Energy Stocks on Sale: Buy the Dip
As the global economy slows, the energy sector has suffered a selloff as anxious investors fret over weakening demand. In recent months, West Texas Intermediate crude, the US benchmark for oil prices, fell from a high of about $110 per barrel to its current level of about $85 per barrel, while the European benchmark Brent crude dropped from around $130 per barrel to $100 per barrel.
Despite these concerns, reports from the US Department of Energy and the International Energy Agency show global reserves of crude oil are down, even though energy demand is now projected to grow faster than previously estimated.
So this moment of weakness offers an excellent opportunity to pick up shares of energy-related companies such as Weatherford International (NYSE: WFT), which is currently trading near the bottom of its 52-week range.
In addition to a sluggish macroeconomic environment, Weatherford has also been navigating a tax accounting storm. In March, the company reported it would be forced to restate earnings as far back as 2007 due to an estimated $500 million in tax accounting errors related to weak internal controls. That marks the second time the company has had to contend with tax issues in less than a year.
While these tax problems have understandably shaken investors’ confidence in management—and claimed the job of the company’s chief accounting officer—they aren’t expected to have a hugely material impact on the company. And malfeasance doesn’t seem to be an issue here. Rather, with 543 subsidiaries and other assorted operations spanning the globe, the errors seem to stem from a misinterpretation of accounting rules. Tax reporting has also been complicated by the fact that Weatherford has changed its country of domicile twice over the past decade, moving from the US to Bermuda and then to Switzerland.

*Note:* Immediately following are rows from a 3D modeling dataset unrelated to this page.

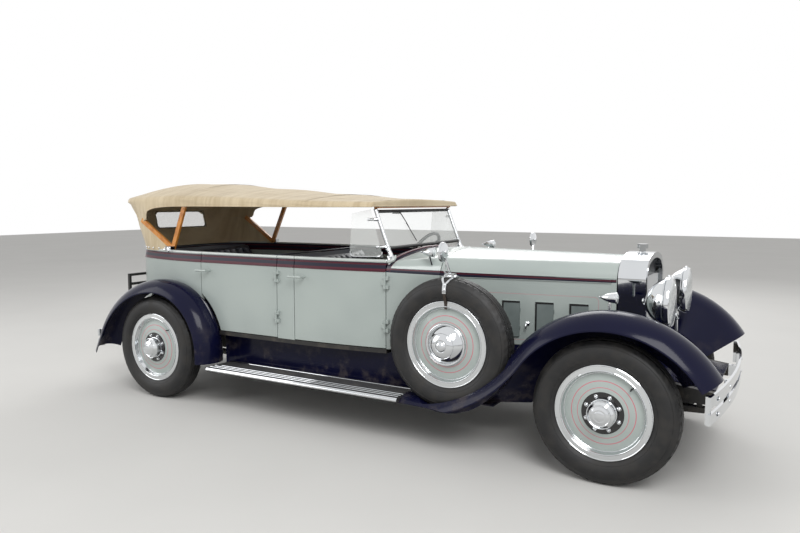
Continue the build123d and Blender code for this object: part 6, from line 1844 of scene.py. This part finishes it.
class BuildFittings(bpy.types.Operator):
    """Nuts on the top's pivots and bolts on the front bumper"""
    bl_idname = "touring.build_fittings"
    bl_label = "Small Fittings"

    def execute(self, context):
        plate = finish_of("bright_metal", chrome)
        bright = Shape()
        for way in (-1, 1):
            for z in (1.200, 1.188):
                bright.dome((-1.650, way * 0.676, z), (0, way, 0), 0.0150, 0.0090, 16)
            bright.dome((-1.630, way * 0.676, 1.209), (0, way, 0), 0.0070, 0.0050, 10)
            bright.tube([(-1.712, way * 0.664, 1.193), (-1.640, way * 0.672, 1.189),
                         (-1.600, way * 0.690, 1.186)], 0.0065, 8)
            for z in (0.470, 0.552):
                for y in (0.400, 0.700):
                    bumper_x = 2.520 - 0.060 * (y / 0.85) ** 2
                    bright.dome((bumper_x - 0.004, way * y, z), (1, 0, 0), 0.0130, 0.0080, 14)
        bright.build("fitting_nuts", CHASSIS, "bright_metal", plate)
        return {"FINISHED"}


class TouringPanel(bpy.types.Panel):
    """The car's settings and the steps that dress it"""
    bl_idname = "VIEW3D_PT_touring"
    bl_label = "Touring Car"
    bl_space_type = "VIEW_3D"
    bl_region_type = "UI"
    bl_category = "Touring Car"

    def draw(self, context):
        for settings in (context.scene.touring_paint, context.scene.touring_trim,
                         context.scene.touring_view):
            box = self.layout.box()
            for key in settings.__annotations__:
                box.prop(settings, key)
        for operator in OPERATORS:
            self.layout.operator(operator.bl_idname)


OPERATORS = (BuildStage, PaintSolids, BuildTyres, BuildWheelTrim, BuildBelt, BuildHoodDetail,
             BuildBoards, BuildCanvas, BuildSeats, BuildWindshield, BuildLamps, BuildSpareFittings,
             BuildCockpit, BuildFittings)
GROUPS = (TouringPaint, TouringTrim, TouringView)


def register():
    for item in (*GROUPS, *OPERATORS, TouringPanel):
        bpy.utils.register_class(item)
    bpy.types.Scene.touring_paint = bpy.props.PointerProperty(type=TouringPaint)
    bpy.types.Scene.touring_trim = bpy.props.PointerProperty(type=TouringTrim)
    bpy.types.Scene.touring_view = bpy.props.PointerProperty(type=TouringView)


def unregister():
    del bpy.types.Scene.touring_paint, bpy.types.Scene.touring_trim, bpy.types.Scene.touring_view
    for item in reversed((*GROUPS, *OPERATORS, TouringPanel)):
        bpy.utils.unregister_class(item)


def main():
    """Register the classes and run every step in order."""
    register()
    for operator in OPERATORS:
        group, _, step = operator.bl_idname.partition(".")
        getattr(getattr(bpy.ops, group), step)()
    boxes = [[list(map(float, corner)) for corner in box] for box in (CAD_BOX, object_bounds())]


if __name__ == "__main__":
    main()
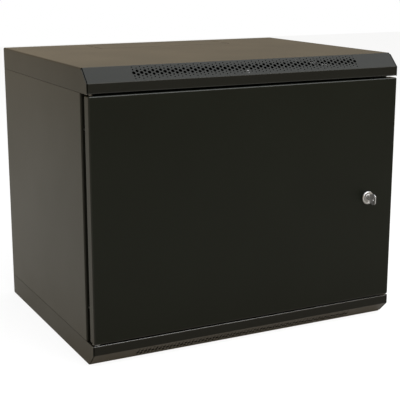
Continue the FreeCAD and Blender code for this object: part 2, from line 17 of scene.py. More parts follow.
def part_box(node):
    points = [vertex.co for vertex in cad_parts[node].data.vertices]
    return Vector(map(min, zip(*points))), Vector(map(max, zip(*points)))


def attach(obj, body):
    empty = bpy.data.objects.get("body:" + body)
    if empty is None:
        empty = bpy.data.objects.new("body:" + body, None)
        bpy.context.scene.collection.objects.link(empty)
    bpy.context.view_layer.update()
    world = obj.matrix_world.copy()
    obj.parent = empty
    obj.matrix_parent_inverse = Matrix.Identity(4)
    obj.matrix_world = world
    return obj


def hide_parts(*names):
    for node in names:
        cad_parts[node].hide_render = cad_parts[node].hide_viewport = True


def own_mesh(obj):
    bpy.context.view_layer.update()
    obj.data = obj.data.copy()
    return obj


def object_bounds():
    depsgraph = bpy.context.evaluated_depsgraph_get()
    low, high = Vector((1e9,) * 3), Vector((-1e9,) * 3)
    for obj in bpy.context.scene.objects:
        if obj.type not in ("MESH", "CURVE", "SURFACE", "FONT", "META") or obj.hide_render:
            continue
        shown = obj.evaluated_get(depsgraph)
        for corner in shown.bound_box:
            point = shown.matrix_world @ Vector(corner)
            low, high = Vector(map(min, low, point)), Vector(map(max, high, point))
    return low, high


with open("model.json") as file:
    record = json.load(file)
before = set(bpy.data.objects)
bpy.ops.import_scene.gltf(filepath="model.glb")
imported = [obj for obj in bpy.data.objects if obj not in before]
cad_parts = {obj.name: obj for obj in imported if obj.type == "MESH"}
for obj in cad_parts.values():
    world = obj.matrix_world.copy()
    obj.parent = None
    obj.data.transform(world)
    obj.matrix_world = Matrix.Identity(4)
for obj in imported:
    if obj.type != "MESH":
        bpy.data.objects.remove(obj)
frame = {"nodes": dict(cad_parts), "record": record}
cad_box = [list(corner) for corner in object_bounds()]
for plain in list(bpy.data.materials):
    bpy.data.materials.remove(plain)
mm = 0.001
print("cabinet box in metres:", cad_box)

# %% [markdown]
# ## Camera
#
# The product view looks at the cabinet from the left and a little from above, through a long lens, so that the
# upright edges stay nearly upright. A camera is easiest to steer by what it does: it aims at a point close to the
# middle of the cabinet and stands back from it at an azimuth and an elevation. Azimuth 0 looks along +Y.

# %% Camera
azimuth = math.radians(-26.908)
elevation = math.radians(13.350)
stand_off = 1.9267
aim = Vector((0.82, -249.9, -34.05)) * mm
back = Vector((
    math.sin(azimuth) * math.cos(elevation),
    -math.cos(azimuth) * math.cos(elevation),
    math.sin(elevation),
))
camera_data = bpy.data.cameras.new("camera")
camera_data.lens = 90.36
camera_data.sensor_width = 36.0
camera = bpy.data.objects.new("camera", camera_data)
camera.location = aim + stand_off * back
camera.rotation_euler = (math.pi / 2 - elevation, 0.0, azimuth)
bpy.context.scene.collection.objects.link(camera)
bpy.context.scene.camera = camera
print("camera at", tuple(round(v, 4) for v in camera.location))

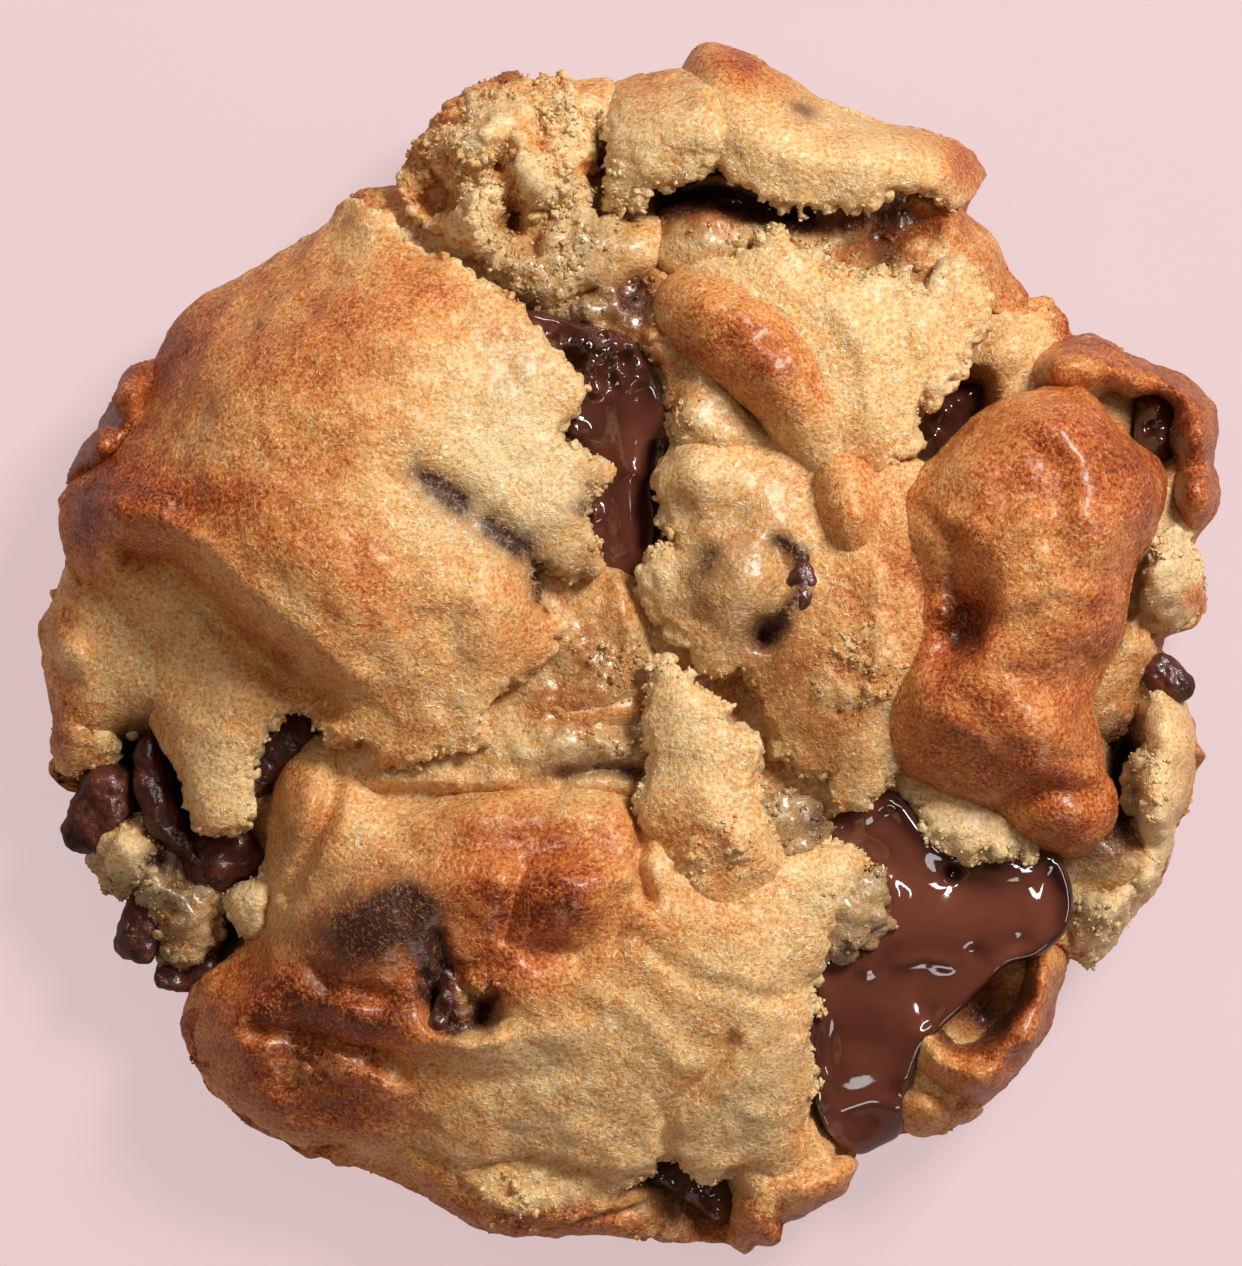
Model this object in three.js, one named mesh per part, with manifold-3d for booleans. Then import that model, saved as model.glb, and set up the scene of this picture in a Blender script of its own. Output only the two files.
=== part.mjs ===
// A thick bakery chocolate chip cookie: one mound of baked dough with raised, torn crust slabs on top,
// pools of melted chocolate in its hollows, and chocolate chunks and chips in its gaps.
// Millimetres, +Z up. The origin is the middle of the cookie's box, on the flat base it rests on.
import * as THREE from "three";
import { mergeVertices } from "three/addons/utils/BufferGeometryUtils.js";
import Module from "manifold-3d";

// The mound
const crownHeight = 24.5; // dough under the slabs, at the middle
const shoulderHeight = 15.5; // where the top turns down into the side
const bulgeHeight = 8; // the widest line round the side
const shoulderRatio = 0.92; // shoulder radius over bulge radius
const footRatio = 0.925; // base radius over bulge radius
const sideTuck = [[0.992, 5], [0.972, 2.2], [footRatio, 0]]; // ratio and height, from bulge to base
const crownPower = 2.6; // how flat the crown is before it falls away
const around = 84; // steps round the mound
const topRings = [0.12, 0.24, 0.36, 0.48, 0.59, 0.69, 0.78, 0.86, shoulderRatio, 0.965, 1];

// The crust slabs
const lipThickness = 3.6; // torn edge of a slab, top to underside
const lipUndercut = 0.93; // where the underside leaves the edge, over the edge's own radius
const slabFoot = 0.72; // how far in the slab joins the mound
const slabDepth = 11; // how far below its edge a slab reaches into the mound
const slabRings = [0.3, 0.6, 0.85, 0.97];
const slabSteps = 32;

// Chocolate
const gap = 0.3; // clear space between chocolate and dough
const gapMargin = 1.4; // extra on the gap, for the flats between outline points
const poolDepth = 4.5;
const poolSteps = 30;
const poolRings = [0.45, 0.8, 1];
const clearAbove = 30; // dough is cleared this far above a pool
const chunkSteps = 12;
const chunkRings = 7;

// Relief
const cragHeight = 0.55; // small crags all over the crust
const cragSize = 4.2;
const sideCrag = 0.012; // how far crags move the side, over its radius
const tearJitter = 0.55; // how ragged the torn edges are

const doughColour = 0xd2a56b;
const chocolateColour = 0x4a2418;

// Outline of the mound seen from above, clockwise from the top left.
const rim = [
  [-22.5, 47.2], [-20, 51.5], [-12, 57], [-5, 56], [1, 57.3], [5.5, 57.6], [8, 59.9], [12, 59.2],
  [17, 55.3], [25, 52], [33, 50.2], [35, 46.5], [33.2, 43], [37.5, 37.5], [42, 35], [44, 31.3],
  [49.5, 29.2], [56.5, 25.5], [58.4, 20], [58.3, 14], [56.2, 10], [57, 6], [54, 1.5], [55.2, -3],
  [56.6, -9.5], [54, -18], [51, -25], [46.5, -31], [43.3, -31], [41.5, -37], [37, -43.5],
  [30, -48], [23, -50], [20.5, -54.3], [15.2, -57.3], [11.8, -59.9], [5, -58.6], [-5, -57.7],
  [-14, -57.5], [-20, -54.2], [-29, -51], [-38, -47], [-42.7, -41], [-44.2, -36], [-47, -31.5],
  [-50.2, -26], [-52.4, -20.5], [-56.8, -13], [-57, -6], [-58.3, 2.5], [-56, 8], [-57.2, 15],
  [-53.8, 20.5], [-50, 27], [-45.5, 32], [-40, 36], [-33, 40], [-27, 45],
];

// Swellings and hollows of the mound: x, y, reach, height.
const moundRelief = [
  [-54, -1, 5, 1], [-46.5, -12.5, 4.5, -10], [-40.5, -24, 4.5, -9], [-46, -23.5, 5, -1.5],
  [-33, -9.5, 5, -6], [-34, -18, 4.5, 2], [-6, -6, 7, 1.5], [0, -12, 4, -2], [12, 43.5, 4, -6],
  [24, 40, 5.5, -3.5], [31, 23, 4, -6], [52, 23, 3.6, -3], [-15.5, 42, 3, 1.5],
  [-13.5, 51.5, 3.2, 2], [-17.5, 49, 3, 1.5], [-18, 44.5, 2.6, -3], [-3, 46.5, 2.6, -3],
  [4, 49, 5.5, 4], [-11, 36.5, 4.5, -1], [0, 32, 5, 0.5], [13, 1.5, 3, -3], [30, 3, 4, -2],
  [34.5, -36, 3.6, -2.5], [-31, -41, 4, -2.5], [5, -54, 4.5, -4.5], [17, -54, 5, 1.5],
  [-10, -54, 5, 1.2], [20, 51, 7, 4], [36, 41, 5, 2], [42, 27.5, 4, 3.5],
];

// Rounded folds on the mound: height above it, half width, and their crest points.
const moundFolds = [
  [4.6, 3.4, [[41, 28.5], [48, 28.5], [54.5, 25.5]]],
  [3.6, 3, [[56, 22], [56.4, 17], [55.8, 12]]],
  [4.2, 3, [[28, -38.8], [31, -41], [35, -42.8], [39, -40], [41, -35], [42, -31]]],
  [3.4, 3.6, [[31, 51], [34, 45], [36.5, 40]]],
  [2.6, 3, [[-50, 24], [-46, 30], [-38, 36]]],
];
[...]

Nevertheless, Weatherford actually has a lot going for it.
The company is the leading supplier of artificial lift equipment, which is used to increase the flow of liquids from wells, boosting production from mature wells and allowing more residual liquids to be removed. The technology is also useful in extracting oil from unconventional wells, which are often in low-pressure environments. Additionally, the company has keenly focused on offshore oil projects around the world, which is a corner of the oil market that’s garnering increasing attention from major oil producers.
Weatherford has built a strong international business, particularly in Latin America where there have been a number of new oil discoveries, such as the vast Libra field off the coast of Brazil. The company also has a growing presence in Africa, which has become an increasingly attractive market following a series of major oil and gas finds over the past decade. In the Middle East, the company recently signed an $850 million long-term contract to provide services in Iraq.
Weatherford’s revenue growth has outpaced its industry peers over the past few quarters, which enabled earnings to jump 70 percent in the first quarter from a year ago. Meanwhile, shares of the company’s stock are trading at a discount on both a price-to-book and price-to-sales basis.
All it would take to spur the next ascent in Weatherford’s shares is a slight improvement in the global economy and energy prices. In the meantime, the company is also an attractive takeover target for its larger competitors, such as Schlumberger (NYSE: SLB) or even Halliburton (NYSE: HAL), which would love to get a hold of Weatherford’s proprietary technologies and book of business.